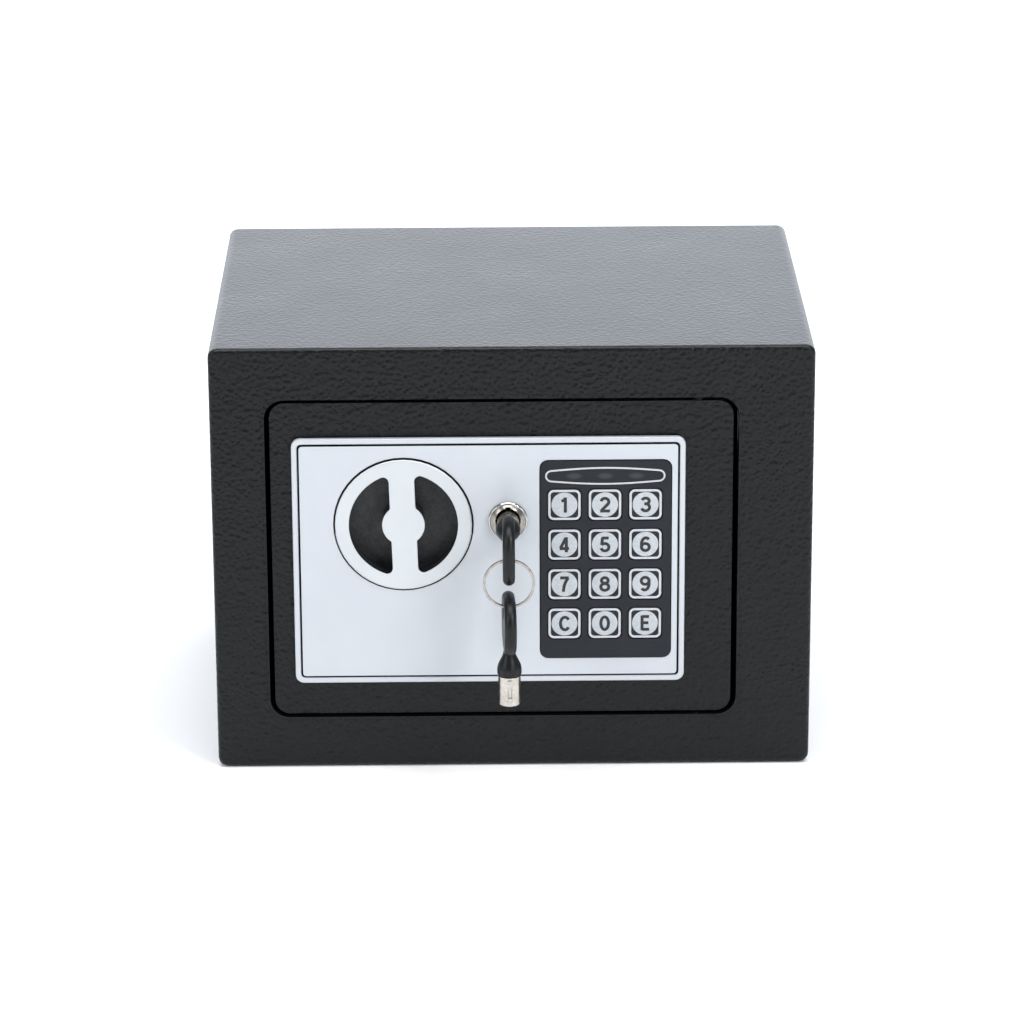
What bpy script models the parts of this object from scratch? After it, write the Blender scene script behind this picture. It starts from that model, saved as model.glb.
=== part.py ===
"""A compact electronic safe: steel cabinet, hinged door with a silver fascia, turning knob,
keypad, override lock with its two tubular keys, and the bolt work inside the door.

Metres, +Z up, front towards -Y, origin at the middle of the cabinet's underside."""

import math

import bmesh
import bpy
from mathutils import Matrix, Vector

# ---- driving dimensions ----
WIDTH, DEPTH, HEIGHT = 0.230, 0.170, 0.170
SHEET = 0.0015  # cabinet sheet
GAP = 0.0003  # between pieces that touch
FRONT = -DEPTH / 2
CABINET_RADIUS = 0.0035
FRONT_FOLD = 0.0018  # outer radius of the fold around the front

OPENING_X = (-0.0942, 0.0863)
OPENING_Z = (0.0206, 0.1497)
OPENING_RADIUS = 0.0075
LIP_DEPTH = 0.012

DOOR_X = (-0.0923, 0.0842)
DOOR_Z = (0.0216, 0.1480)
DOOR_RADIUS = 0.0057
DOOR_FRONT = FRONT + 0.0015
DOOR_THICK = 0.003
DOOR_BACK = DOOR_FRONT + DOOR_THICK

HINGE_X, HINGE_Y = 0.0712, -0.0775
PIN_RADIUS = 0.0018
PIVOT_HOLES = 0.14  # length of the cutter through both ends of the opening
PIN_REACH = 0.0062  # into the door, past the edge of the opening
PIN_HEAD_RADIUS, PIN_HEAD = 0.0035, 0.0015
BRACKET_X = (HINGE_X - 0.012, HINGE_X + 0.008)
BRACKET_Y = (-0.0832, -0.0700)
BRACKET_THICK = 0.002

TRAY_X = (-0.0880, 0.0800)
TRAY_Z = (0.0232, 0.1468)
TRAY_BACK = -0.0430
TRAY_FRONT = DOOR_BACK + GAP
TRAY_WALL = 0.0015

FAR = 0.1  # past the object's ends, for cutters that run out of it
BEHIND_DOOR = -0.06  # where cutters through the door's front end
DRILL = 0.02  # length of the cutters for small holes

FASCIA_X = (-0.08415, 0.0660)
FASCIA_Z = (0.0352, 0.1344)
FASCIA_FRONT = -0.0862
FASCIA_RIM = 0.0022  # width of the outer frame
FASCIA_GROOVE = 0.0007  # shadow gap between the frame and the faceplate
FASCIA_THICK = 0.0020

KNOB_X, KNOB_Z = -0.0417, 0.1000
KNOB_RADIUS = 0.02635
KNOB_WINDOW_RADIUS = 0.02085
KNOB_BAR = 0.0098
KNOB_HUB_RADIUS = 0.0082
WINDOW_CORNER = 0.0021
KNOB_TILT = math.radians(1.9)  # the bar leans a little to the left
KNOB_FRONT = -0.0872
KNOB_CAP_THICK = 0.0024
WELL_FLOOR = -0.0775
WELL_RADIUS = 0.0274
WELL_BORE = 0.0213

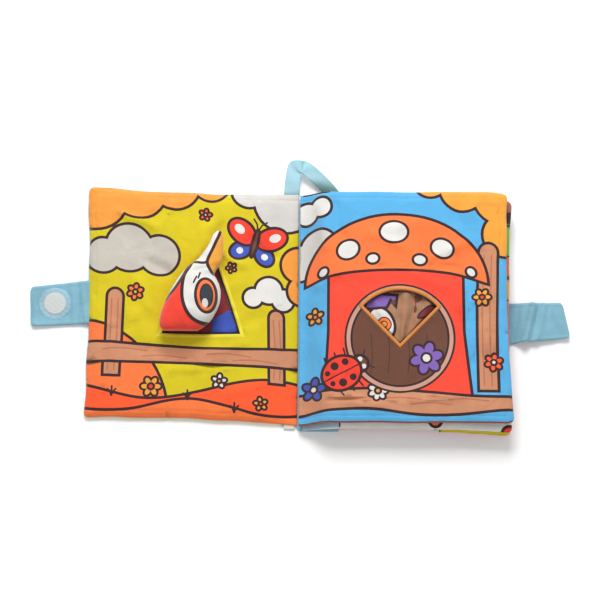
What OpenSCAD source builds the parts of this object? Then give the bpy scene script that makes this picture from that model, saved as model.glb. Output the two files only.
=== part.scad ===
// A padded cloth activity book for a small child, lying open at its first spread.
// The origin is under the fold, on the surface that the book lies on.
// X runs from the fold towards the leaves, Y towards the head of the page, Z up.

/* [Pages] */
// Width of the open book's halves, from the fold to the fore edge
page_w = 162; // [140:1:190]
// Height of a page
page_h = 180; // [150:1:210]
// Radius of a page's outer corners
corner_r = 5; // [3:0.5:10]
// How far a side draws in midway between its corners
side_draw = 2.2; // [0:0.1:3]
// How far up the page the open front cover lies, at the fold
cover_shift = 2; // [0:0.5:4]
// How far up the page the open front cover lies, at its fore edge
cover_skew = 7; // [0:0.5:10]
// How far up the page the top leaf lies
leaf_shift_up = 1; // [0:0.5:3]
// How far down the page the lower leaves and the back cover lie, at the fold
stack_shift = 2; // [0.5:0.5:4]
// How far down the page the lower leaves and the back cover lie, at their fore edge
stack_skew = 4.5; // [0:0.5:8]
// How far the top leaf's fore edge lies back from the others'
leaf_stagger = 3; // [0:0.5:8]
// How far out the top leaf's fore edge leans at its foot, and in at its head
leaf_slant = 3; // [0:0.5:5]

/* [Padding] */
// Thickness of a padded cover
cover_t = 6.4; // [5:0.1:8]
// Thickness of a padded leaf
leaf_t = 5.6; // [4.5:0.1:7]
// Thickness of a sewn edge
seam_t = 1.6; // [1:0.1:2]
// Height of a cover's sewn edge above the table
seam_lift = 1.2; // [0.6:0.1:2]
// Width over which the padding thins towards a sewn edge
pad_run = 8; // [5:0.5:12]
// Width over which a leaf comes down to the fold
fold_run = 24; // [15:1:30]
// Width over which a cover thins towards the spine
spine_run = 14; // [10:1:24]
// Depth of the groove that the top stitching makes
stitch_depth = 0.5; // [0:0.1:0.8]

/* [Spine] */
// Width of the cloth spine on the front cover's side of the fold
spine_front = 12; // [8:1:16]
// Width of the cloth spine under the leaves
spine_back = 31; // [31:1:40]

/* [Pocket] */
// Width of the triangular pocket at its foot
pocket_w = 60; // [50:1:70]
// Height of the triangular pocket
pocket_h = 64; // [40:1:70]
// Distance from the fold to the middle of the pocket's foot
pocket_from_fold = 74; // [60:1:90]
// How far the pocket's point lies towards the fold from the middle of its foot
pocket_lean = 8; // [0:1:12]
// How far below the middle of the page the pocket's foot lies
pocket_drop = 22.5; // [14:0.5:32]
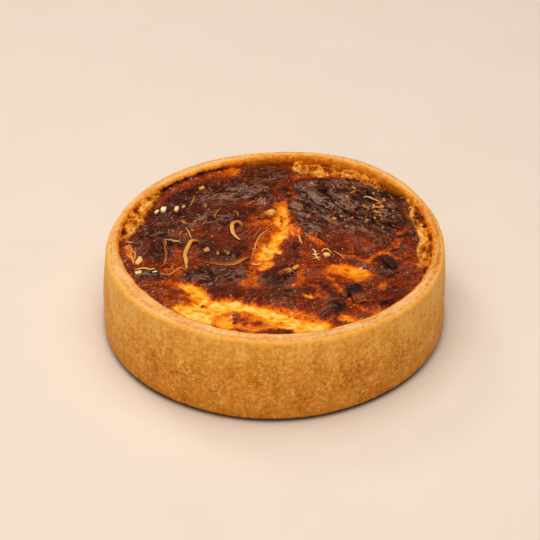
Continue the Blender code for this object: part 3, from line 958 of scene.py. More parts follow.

▶ [Short exercise] What is needed here is an exact reproduction of all the entries.

▶ [Result]
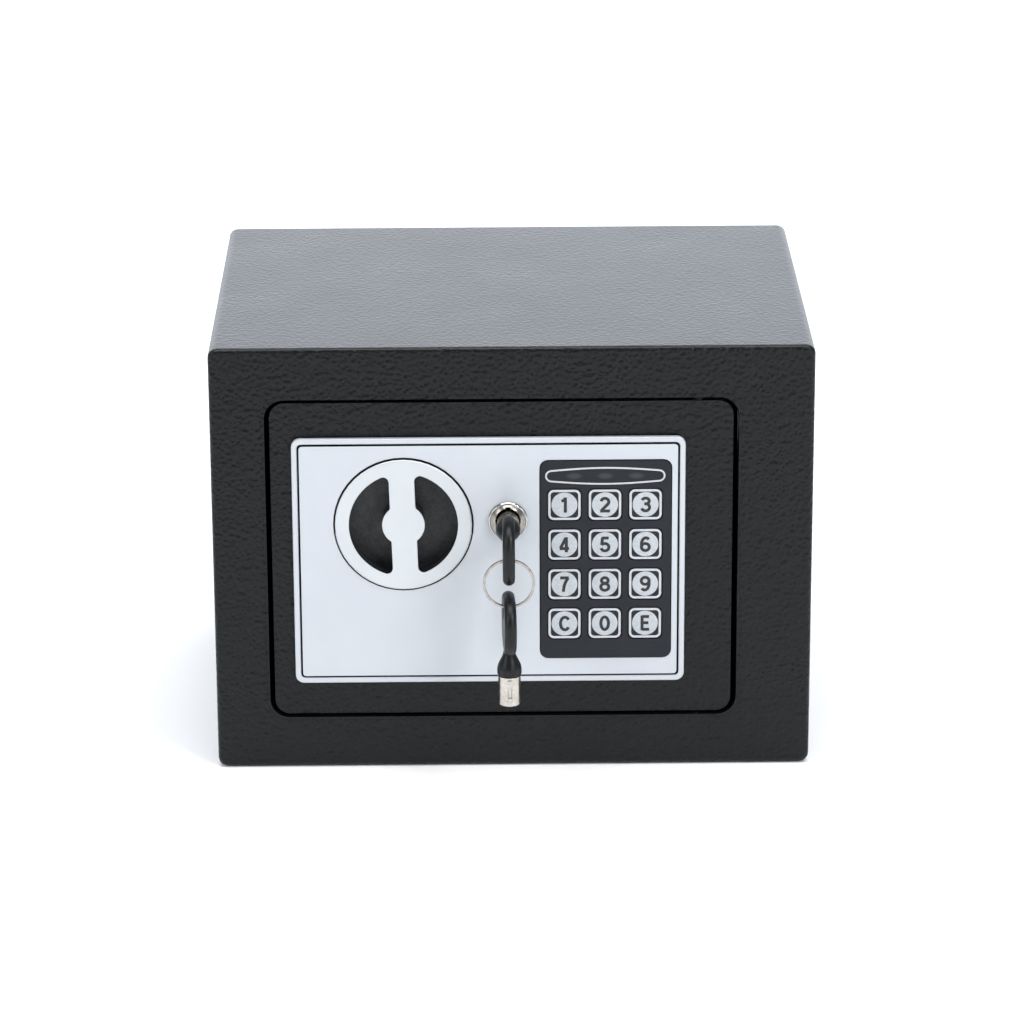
What bpy script models the parts of this object from scratch? After it, write the Blender scene script behind this picture. It starts from that model, saved as model.glb.
=== part.py ===
"""A compact electronic safe: steel cabinet, hinged door with a silver fascia, turning knob,
keypad, override lock with its two tubular keys, and the bolt work inside the door.

Metres, +Z up, front towards -Y, origin at the middle of the cabinet's underside."""

import math

import bmesh
import bpy
from mathutils import Matrix, Vector

# ---- driving dimensions ----
WIDTH, DEPTH, HEIGHT = 0.230, 0.170, 0.170
SHEET = 0.0015  # cabinet sheet
GAP = 0.0003  # between pieces that touch
FRONT = -DEPTH / 2
CABINET_RADIUS = 0.0035
FRONT_FOLD = 0.0018  # outer radius of the fold around the front

OPENING_X = (-0.0942, 0.0863)
OPENING_Z = (0.0206, 0.1497)
OPENING_RADIUS = 0.0075
LIP_DEPTH = 0.012

DOOR_X = (-0.0923, 0.0842)
DOOR_Z = (0.0216, 0.1480)
DOOR_RADIUS = 0.0057
DOOR_FRONT = FRONT + 0.0015
DOOR_THICK = 0.003
DOOR_BACK = DOOR_FRONT + DOOR_THICK

HINGE_X, HINGE_Y = 0.0712, -0.0775
PIN_RADIUS = 0.0018
PIVOT_HOLES = 0.14  # length of the cutter through both ends of the opening
PIN_REACH = 0.0062  # into the door, past the edge of the opening
PIN_HEAD_RADIUS, PIN_HEAD = 0.0035, 0.0015
BRACKET_X = (HINGE_X - 0.012, HINGE_X + 0.008)
BRACKET_Y = (-0.0832, -0.0700)
BRACKET_THICK = 0.002

TRAY_X = (-0.0880, 0.0800)
TRAY_Z = (0.0232, 0.1468)
TRAY_BACK = -0.0430
TRAY_FRONT = DOOR_BACK + GAP
TRAY_WALL = 0.0015

FAR = 0.1  # past the object's ends, for cutters that run out of it
BEHIND_DOOR = -0.06  # where cutters through the door's front end
DRILL = 0.02  # length of the cutters for small holes

FASCIA_X = (-0.08415, 0.0660)
FASCIA_Z = (0.0352, 0.1344)
FASCIA_FRONT = -0.0862
FASCIA_RIM = 0.0022  # width of the outer frame
FASCIA_GROOVE = 0.0007  # shadow gap between the frame and the faceplate
FASCIA_THICK = 0.0020

KNOB_X, KNOB_Z = -0.0417, 0.1000
KNOB_RADIUS = 0.02635
KNOB_WINDOW_RADIUS = 0.02085
KNOB_BAR = 0.0098
KNOB_HUB_RADIUS = 0.0082
WINDOW_CORNER = 0.0021
KNOB_TILT = math.radians(1.9)  # the bar leans a little to the left
KNOB_FRONT = -0.0872
KNOB_CAP_THICK = 0.0024
WELL_FLOOR = -0.0775
WELL_RADIUS = 0.0274
WELL_BORE = 0.0213

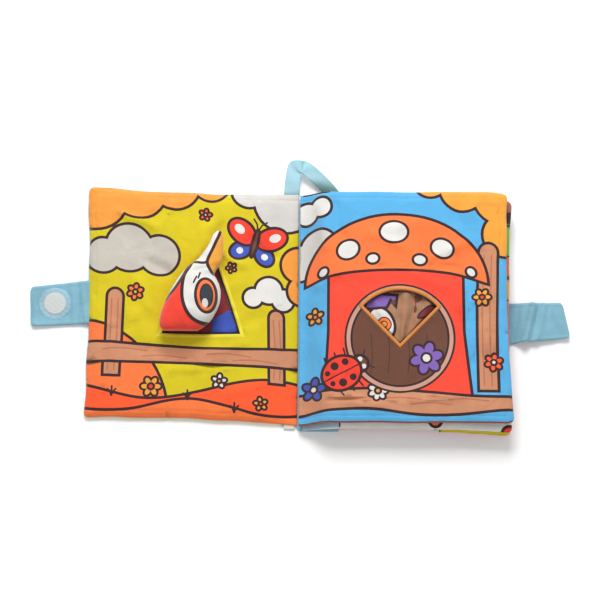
What OpenSCAD source builds the parts of this object? Then give the bpy scene script that makes this picture from that model, saved as model.glb. Output the two files only.
=== part.scad ===
// A padded cloth activity book for a small child, lying open at its first spread.
// The origin is under the fold, on the surface that the book lies on.
// X runs from the fold towards the leaves, Y towards the head of the page, Z up.

/* [Pages] */
// Width of the open book's halves, from the fold to the fore edge
page_w = 162; // [140:1:190]
// Height of a page
page_h = 180; // [150:1:210]
// Radius of a page's outer corners
corner_r = 5; // [3:0.5:10]
// How far a side draws in midway between its corners
side_draw = 2.2; // [0:0.1:3]
// How far up the page the open front cover lies, at the fold
cover_shift = 2; // [0:0.5:4]
// How far up the page the open front cover lies, at its fore edge
cover_skew = 7; // [0:0.5:10]
// How far up the page the top leaf lies
leaf_shift_up = 1; // [0:0.5:3]
// How far down the page the lower leaves and the back cover lie, at the fold
stack_shift = 2; // [0.5:0.5:4]
// How far down the page the lower leaves and the back cover lie, at their fore edge
stack_skew = 4.5; // [0:0.5:8]
// How far the top leaf's fore edge lies back from the others'
leaf_stagger = 3; // [0:0.5:8]
// How far out the top leaf's fore edge leans at its foot, and in at its head
leaf_slant = 3; // [0:0.5:5]

/* [Padding] */
// Thickness of a padded cover
cover_t = 6.4; // [5:0.1:8]
// Thickness of a padded leaf
leaf_t = 5.6; // [4.5:0.1:7]
// Thickness of a sewn edge
seam_t = 1.6; // [1:0.1:2]
// Height of a cover's sewn edge above the table
seam_lift = 1.2; // [0.6:0.1:2]
// Width over which the padding thins towards a sewn edge
pad_run = 8; // [5:0.5:12]
// Width over which a leaf comes down to the fold
fold_run = 24; // [15:1:30]
// Width over which a cover thins towards the spine
spine_run = 14; // [10:1:24]
// Depth of the groove that the top stitching makes
stitch_depth = 0.5; // [0:0.1:0.8]

/* [Spine] */
// Width of the cloth spine on the front cover's side of the fold
spine_front = 12; // [8:1:16]
// Width of the cloth spine under the leaves
spine_back = 31; // [31:1:40]

/* [Pocket] */
// Width of the triangular pocket at its foot
pocket_w = 60; // [50:1:70]
// Height of the triangular pocket
pocket_h = 64; // [40:1:70]
// Distance from the fold to the middle of the pocket's foot
pocket_from_fold = 74; // [60:1:90]
// How far the pocket's point lies towards the fold from the middle of its foot
pocket_lean = 8; // [0:1:12]
// How far below the middle of the page the pocket's foot lies
pocket_drop = 22.5; // [14:0.5:32]
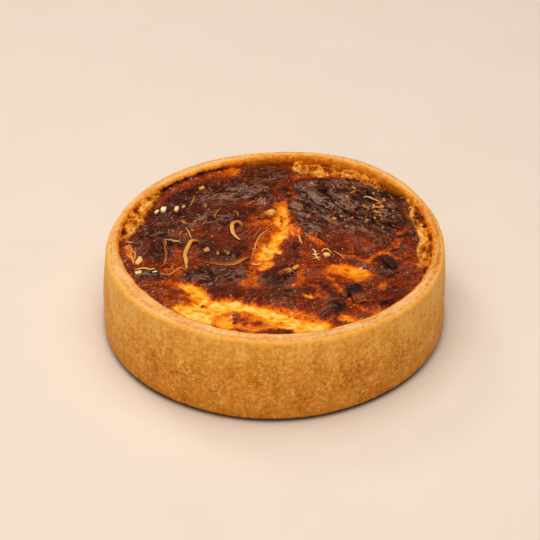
Continue the Blender code for this object: part 3, from line 958 of scene.py. More parts follow.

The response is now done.